WHAT TO DO ABOUT THE SOLOMONS

by Bethany Ball

Pub Date: April 4th, 2017
ISBN: 978-0-8021-2457-9
Publisher: Atlantic Monthly

An ambitious literary debut about an Israeli family and its oddball members.

When Guy Gever starts taking branches and sticks, arranging them in bizarre configurations around his home or in the midst of a field, and calling the result “art,” his wife’s family, the Solomons, is concerned. Yakov Solomon, the family patriarch, is especially concerned. Yakov has financially supported each of his children well into adulthood, and it looks like his duties still aren’t over. “When my children want money, they come to me,” he says. “I’ve paid for six weddings, five divorces, the funeral of one daughter-in-law’s father, and countless birthday celebrations. Now I must pay for Guy Gever’s madness?” Ball’s debut novel examines the lives of each of the Solomons—Guy Gever and Yakov, yes, but also Marc Solomon, Yakov’s youngest son, who moves to LA from their cloistered kibbutz, marries, has children, and is then accused of money laundering; and Marc’s sister, Shira, an aging actress who takes off for LA while her young son stays home alone; and there is Dror, another brother, and Vivienne, their mother, and also Maya, Marc’s childhood girlfriend. In short, there are a lot of characters—perhaps too many—and each chapter picks up a new point of view.

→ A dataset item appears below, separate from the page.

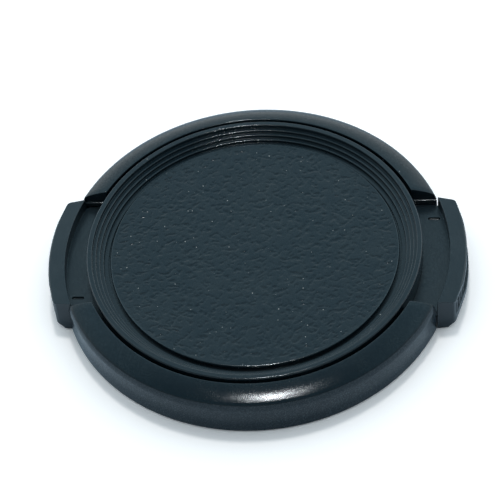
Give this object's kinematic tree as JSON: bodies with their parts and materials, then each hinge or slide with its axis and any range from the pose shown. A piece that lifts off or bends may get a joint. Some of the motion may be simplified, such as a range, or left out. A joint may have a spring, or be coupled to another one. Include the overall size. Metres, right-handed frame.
{
  "type": "camera lens cap",
  "caption": "Round push-on lens cap with a grained front panel in a stepped cover and sprung side latches whose ridged jaws hold a filter thread.",
  "frame": {"origin": "centre of the rear edge of the skirt, which the cap rests on", "axes": "+Z out of the front face, +X through the right-hand latch, +Y away from the viewer of the picture"},
  "size_m": [0.0626, 0.0578, 0.0071],
  "materials": {
    "black_plastic": "satin moulded",
    "cover_plastic": "satin moulded",
    "grained_panel": "leather grain, satin",
    "spring_steel": "bright drawn wire"
  },
  "bodies": {
    "case": {"body": "black_plastic", "front_cover": "cover_plastic", "grain_panel": "grained_panel", "spring_right_near": "spring_steel", "spring_right_far": "spring_steel", "spring_left_near": "spring_steel", "spring_left_far": "spring_steel"},
    "right_latch": {"latch_right": "black_plastic"},
    "left_latch": {"latch_left": "black_plastic"}
  },
  "joints": [
    {"name": "right_squeeze", "type": "slide", "parent": "case", "child": "right_latch", "axis": [-1, 0, 0], "range_m": [0, 0.0022], "stiffness_N_per_m": 400, "deforming": ["spring_right_near", "spring_right_far"]},
    {"name": "left_squeeze", "type": "slide", "parent": "case", "child": "left_latch", "axis": [1, 0, 0], "range_m": [-0.0006, 0.0016], "stiffness_N_per_m": 400, "deforming": ["spring_left_near", "spring_left_far"]}
  ]
}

Those chapters jump around in time, too, so the complexities of certain relationships aren’t made clear until the end. Ball’s prose is compulsively readable, almost addictive, and she has a wicked sense of humor. But the novel doesn’t quite add up: by the time you’ve met all the characters, the book is already ending, and nothing seems to have been resolved.

Humor can’t quite save this appealing novel that ends before it’s fully begun.